With the Pixel::invert function described above and the use of range-for syntax, this can be simplified to this:

void PortablePixelMap::InvertPixelIntensity() {
    for (auto &row : picture_data) {
        for (auto &item : row) {
            item.invert(intensity);
        }
    }
}

Use standard algorithms where practical

The FlipX function is currently like this:

void PortablePixelMap::FlipX() {
    for (int i = 0; i < height/2; i++) {
        std::vector<Pixel> temp = picture_data[i];
        picture_data[i] = picture_data[picture_data.size()-i-1];
        picture_data[picture_data.size()-i-1] = temp;
    }
}

This is not really optimal for a number of reasons, including the fact that temp is probably not a good name for the variable and that constructing and destructing all of those copies is much less efficient than it needs to be.
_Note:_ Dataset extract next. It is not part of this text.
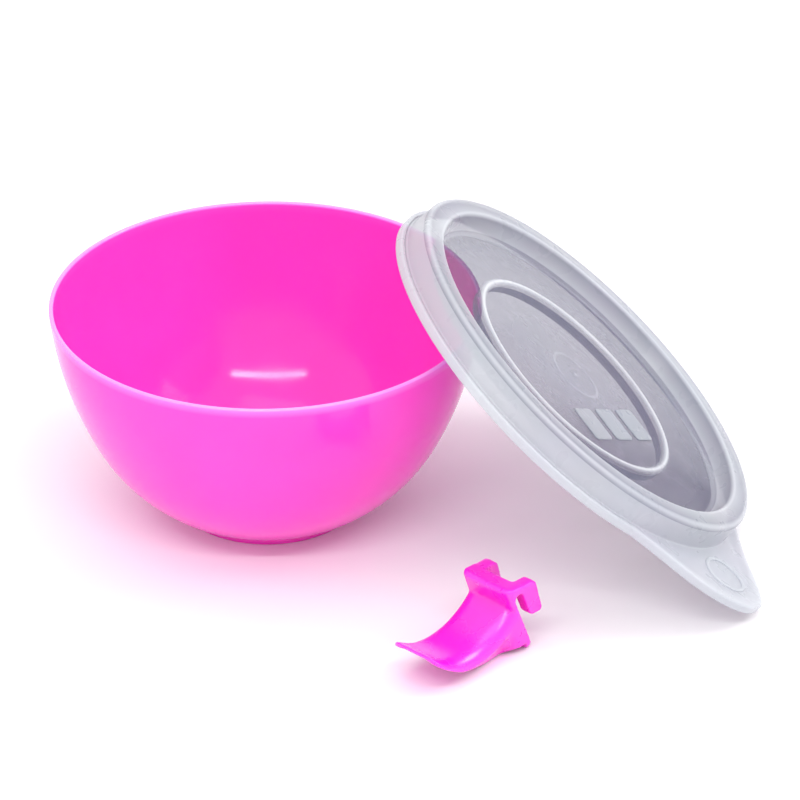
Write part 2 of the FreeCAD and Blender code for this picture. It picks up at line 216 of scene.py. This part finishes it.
def pink_plastic(name, light, deep, rough, gloss):
    """Slightly translucent moulded polypropylene: flow-mottled colour, a fine
    orange-peel skin and a soft gloss.  The top band of a rim, which the mesh marks
    with an attribute, is painted a pale pink: a painted highlight along the rim and
    painted light shining through its narrow edge."""
    made, nodes, links, shader = material(name)
    where = nodes.new("ShaderNodeTexCoord").outputs["Object"]
    mottle = noise(nodes, links, where, 22.0, 3.0, "flow mottling")
    colour = blend_colour(nodes, links, spread(nodes, links, mottle.outputs["Fac"], 0.0, 1.0),
                          light, deep)
    # Painted highlight: the rim's marked top band is blended to the pale pink.
    rim_glow_attr = nodes.new("ShaderNodeAttribute")
    rim_glow_attr.attribute_name = "painted_rim_highlight"
    rim_glow_mix = nodes.new("ShaderNodeMix")
    rim_glow_mix.data_type = "RGBA"
    rim_glow_mix.inputs["B"].default_value = (*PAINTED_RIM_HIGHLIGHT, 1)
    links.new(rim_glow_attr.outputs["Fac"], rim_glow_mix.inputs["Factor"])
    links.new(colour, rim_glow_mix.inputs["A"])
    links.new(rim_glow_mix.outputs["Result"], shader.inputs["Base Color"])
    smear = noise(nodes, links, where, 60.0, 4.0, "handling smears")
    links.new(spread(nodes, links, smear.outputs["Fac"], rough - 0.035, rough + 0.045),
              shader.inputs["Roughness"])
    peel = noise(nodes, links, where, 900.0, 2.0, "orange peel")
    bump = nodes.new("ShaderNodeBump")
    bump.inputs["Strength"].default_value = 0.06
    bump.inputs["Distance"].default_value = 0.0002
    links.new(peel.outputs["Fac"], bump.inputs["Height"])
    links.new(bump.outputs["Normal"], shader.inputs["Normal"])
    shader.inputs["IOR"].default_value = 1.47
    shader.inputs["Specular IOR Level"].default_value = gloss
    shader.inputs["Subsurface Weight"].default_value = 0.35
    shader.inputs["Subsurface Radius"].default_value = (1.0, 0.22, 0.70)
    shader.inputs["Subsurface Scale"].default_value = 0.005
    return made


def frosted_plastic(name):
    """Natural polyethylene: see-through where the sheet is thinnest, milk-white
    where a rib, lip or bead makes it thicker, and painted whiter on the walls, the
    crest's rounded edges, the flange and the lip as painted light and painted
    highlight.  The mesh carries all of that as one attribute."""
    made, nodes, links, shader = material(name)
    where = nodes.new("ShaderNodeTexCoord").outputs["Object"]
    milk_and_painted_light = nodes.new("ShaderNodeAttribute")
    milk_and_painted_light.attribute_name = "milk_and_painted_light"
    thin_colour = (0.03, 0.035, 0.11)
    milk_and_highlight_white = (0.70, 0.725, 0.775)
    # The attribute blends clear dark plastic to milk white; on the walls, crest edges, flange and lip
    # that white is partly painted light and painted highlight.
    colour = blend_colour(nodes, links, milk_and_painted_light.outputs["Fac"], thin_colour, milk_and_highlight_white)
    cloud = noise(nodes, links, where, 30.0, 3.0, "moulding haze")
    haze = nodes.new("ShaderNodeMix")
    haze.data_type = "RGBA"
    haze.blend_type = "SOFT_LIGHT"
    haze.inputs["Factor"].default_value = 0.10
    links.new(colour, haze.inputs["A"])
    links.new(cloud.outputs["Color"], haze.inputs["B"])
    links.new(haze.outputs["Result"], shader.inputs["Base Color"])
    see = nodes.new("ShaderNodeMapRange")
    see.inputs["To Min"].default_value = 0.44
    see.inputs["To Max"].default_value = 0.74
    links.new(milk_and_painted_light.outputs["Fac"], see.inputs["Value"])
    links.new(see.outputs["Result"], shader.inputs["Alpha"])
    scuff = noise(nodes, links, where, 110.0, 2.0, "satin skin")
    links.new(spread(nodes, links, scuff.outputs["Fac"], 0.25, 0.33), shader.inputs["Roughness"])
    bump = nodes.new("ShaderNodeBump")
    bump.inputs["Strength"].default_value = 0.015
    bump.inputs["Distance"].default_value = 0.0002
    links.new(scuff.outputs["Fac"], bump.inputs["Height"])
    links.new(bump.outputs["Normal"], shader.inputs["Normal"])
    shader.inputs["IOR"].default_value = 1.5
    shader.inputs["Specular IOR Level"].default_value = 0.38
    return made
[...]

I'd recommend rewriting it to use a the std::reverse function:

void PortablePixelMap::FlipX() {
    std::reverse(picture_data.begin(), picture_data.end());
}

Similarly, FlipY becomes:

void PortablePixelMap::FlipY() {
    for (auto &row : picture_data) {
        std::reverse(row.begin(), row.end());
    }
}

Read the specifications carefully

There are a few things that are in the ppm specification that aren't correctly handled by this code. First, the code may contain comments which are like this:

# this is a comment

Second, no line should be more than 70 characters. Both of these should be easy to fix.
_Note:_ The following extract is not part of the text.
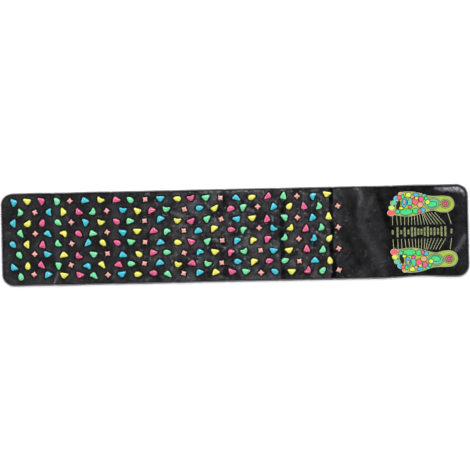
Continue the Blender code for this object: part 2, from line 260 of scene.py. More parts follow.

Don't use leading underscores in names

Anything with a leading underscore is a reserved name in C++ (and in C). See this question for details. So this means that your Pixel constructor parameters should be renamed as should your include guard names.

Consider using a namespace

To avoid the possibility of name clashes with other possible libraries, you might consider putting your classes into their own separate namespace.